Durant l’été 2015, nous avions prévu de visiter Malte. J’étais très fatiguée à l’époque, et je voulais prendre quelques jours de vacances avec ma famille. J’avais rempli tous les documents nécessaires pour que mon mari, Ahmed, puisse voyager avec moi.
Cet été-là, la situation en Syrie était devenue extrêmement difficile, particulièrement dans la région où les parents de mon mari vivaient. Ces derniers nous appelaient régulièrement en pleurant. “Aidez-nous, aidez-nous, on entend un avion arriver, mon Dieu, ils vont finir par nous tuer” nous disaient-ils. Ils pleuraient tellement qu’on ne savait pas s’ils seraient capables de supporter ça plus longtemps. Nous tentions de leur donner du courage.
Nous ne sommes finalement pas partis à Malte.

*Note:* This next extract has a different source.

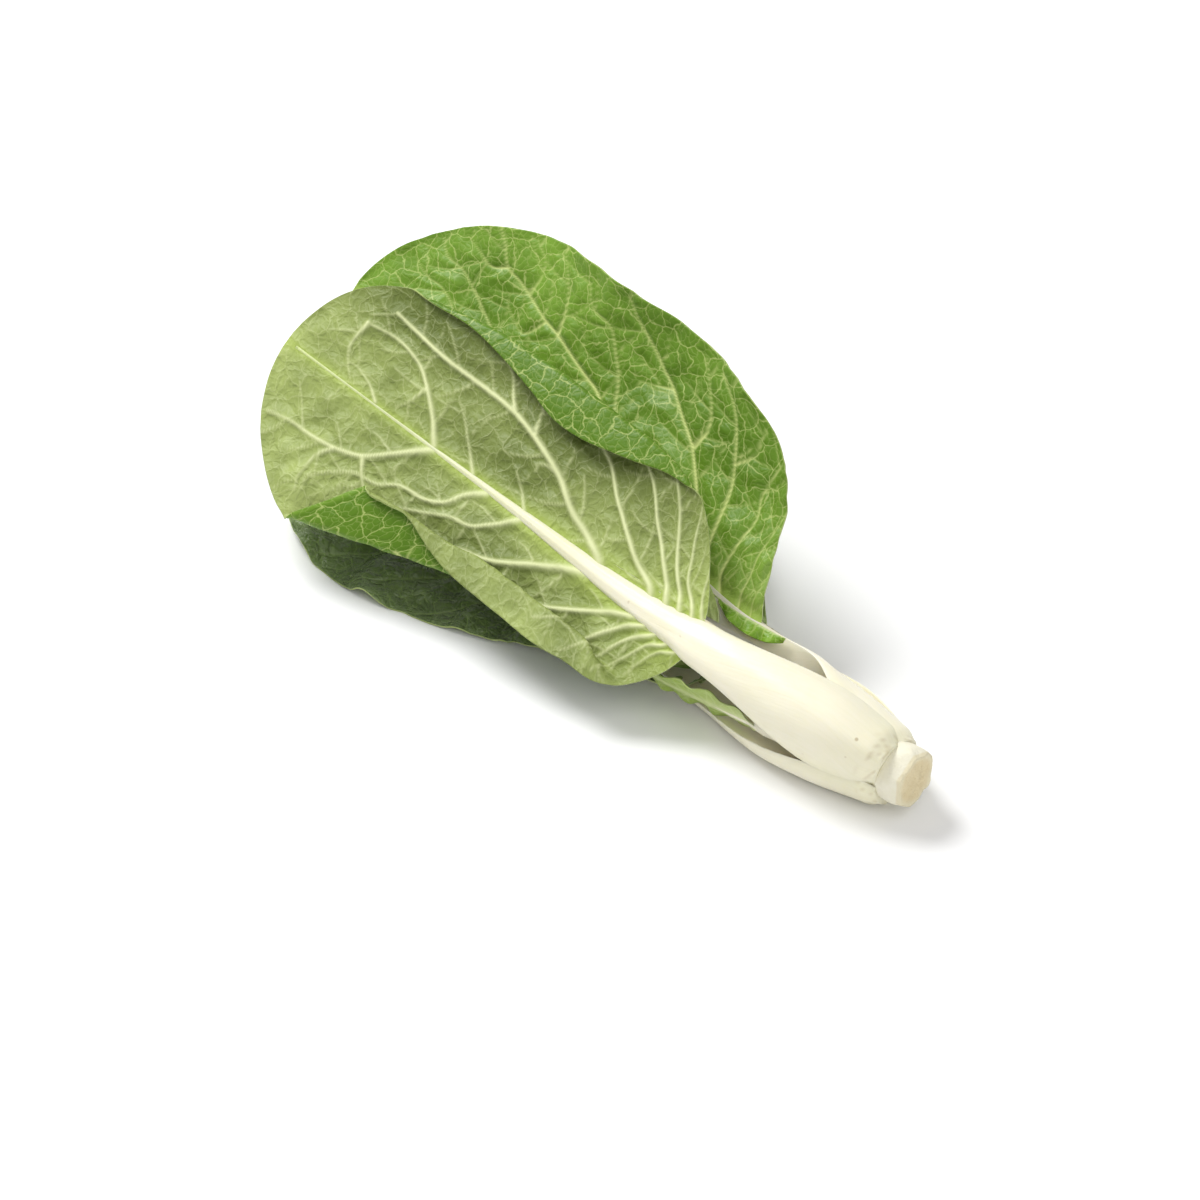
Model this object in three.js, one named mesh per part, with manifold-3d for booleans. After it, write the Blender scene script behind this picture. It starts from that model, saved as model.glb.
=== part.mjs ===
// A head of bok choy, picked and trimmed, lying on its side.
// Millimetres, +Z up. The stem runs along X with its cut end towards +X and the leaf tips towards -X.
// Each leaf is an ivory stalk, which goes on as the midrib, and one thin green blade behind the midrib.
import * as THREE from 'three';
import { mergeVertices } from 'three/addons/utils/BufferGeometryUtils.js';
import Module from 'manifold-3d';

const wasm = await Module();
wasm.setup();

// Driving dimensions
const cutEndX = 144.16;          // the cut face of the stem
const stemY = -26.82;            // the stem's axis
const stemZ = 16;
const stemRadius = 10.5;       // the trimmed stub
const stemLength = 34;         // with the growing point inside the head
const bladeThickness = 0.8;
const pieceGap = 0.9;          // clearance between pieces that grow against each other
const midribGap = 0.5;         // clearance between a midrib and its blade
const ribDepth = 0.7;          // the relief of the side ribs on a blade
const settle = 1.5;            // how softly a blade meets the surface that the head lies on
const foldRadius = 1.7;        // how tightly a folded margin turns
const foldStart = 2.5;         // the margin that stands past a fold before it lies over in full
const sliver = 0.01;           // edges finer than this are dropped after a cut
const stalkSides = 14;
const stalkRings = 20;

const ivory = 0xece9d6;
const leafGreen = 0x7f9c55;
const innerGreen = 0x9dbb57;
const degree = Math.PI / 180;

const smooth = (x) => {
  const t = Math.min(1, Math.max(0, x));
  return t * t * (3 - 2 * t);
};
const mix = (a, b, t) => a + (b - a) * t;

// A smooth curve through [x, y] pairs
function through(pairs, x) {
  const last = pairs.length - 1;
  const slope = (i) => {
    const a = pairs[Math.max(0, i - 1)];
    const b = pairs[Math.min(last, i + 1)];
    return (b[1] - a[1]) / (b[0] - a[0]);
  };
  let i = 0;
  while (i < last - 1 && x >= pairs[i + 1][0]) i += 1;
  const span = pairs[i + 1][0] - pairs[i][0];
  const t = Math.min(1, Math.max(0, (x - pairs[i][0]) / span));
  return (1 + 2 * t) * (1 - t) ** 2 * pairs[i][1] + t * (1 - t) ** 2 * span * slope(i)
    + t * t * (3 - 2 * t) * pairs[i + 1][1] + t * t * (t - 1) * span * slope(i + 1);
}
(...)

Le 8 septembre 2015, mon mari est parti rejoindre ses parents âgés, son frère et sa famille à Istanbul. C’est en effet ce jour-là qu’ils ont quitté la Syrie pour fuir la guerre. Comme mon mari parle anglais, il était en mesure de les aider. Ils souhaitaient fuir vers un pays sûr et, comme l’Allemagne acceptait les réfugiés syriens à ce moment-là, leur idée était d’aller là-bas. Ils ont tenté de rejoindre l’Allemagne depuis Istanbul par train ou par bus, mais sans succès. Ils ont alors décidé de suivre la même route que tous les autres réfugiés, en prenant un bateau depuis la Turquie vers la Grèce, pour ensuite traverser les Balkans jusqu’à leur destination. Cela me paraissait être un voyage pénible, empreint de difficultés, et je ne savais pas comment ils pourraient y arriver.
Ahmed H fait tout ce qu’il peut pour aider ses parents à trouver un lieu sûr
Pourtant, ils y sont arrivés. Tous, sauf mon mari, qui est toujours loin de moi. Ils ont traversé la Grèce, puis les Balkans, jusqu’à la frontière entre la Serbie et la Hongrie, qui venait d’être fermée par les autorités hongroises. Des émeutes ont éclaté, durant lesquelles mon mari a tenté de calmer tout le monde. Et le 16 septembre 2015, son frère nous a appelait pour nous dire : “les Hongrois ont arrêté mon frère, il n’est pas avec nous, on ne sait pas où il est, s’il te plaît trouve où ils ont emmené Ahmed”. J’étais dévastée. J’ai immédiatement appelé le service d’urgence pour signaler la situation. C’était un samedi. Le lundi, j’ai téléphoné à l’ambassade de Chypre en Hongrie pour leur dire que mon mari était en prison.
« Il m’a dit “Nadia, ils disent que je suis un terroriste” et il pleurait, pleurait sans cesse. Ils m’ont laissé le voir pendant une heure seulement. J’ai dit à la police qu’Ahmed n’avait rien d’un terroriste »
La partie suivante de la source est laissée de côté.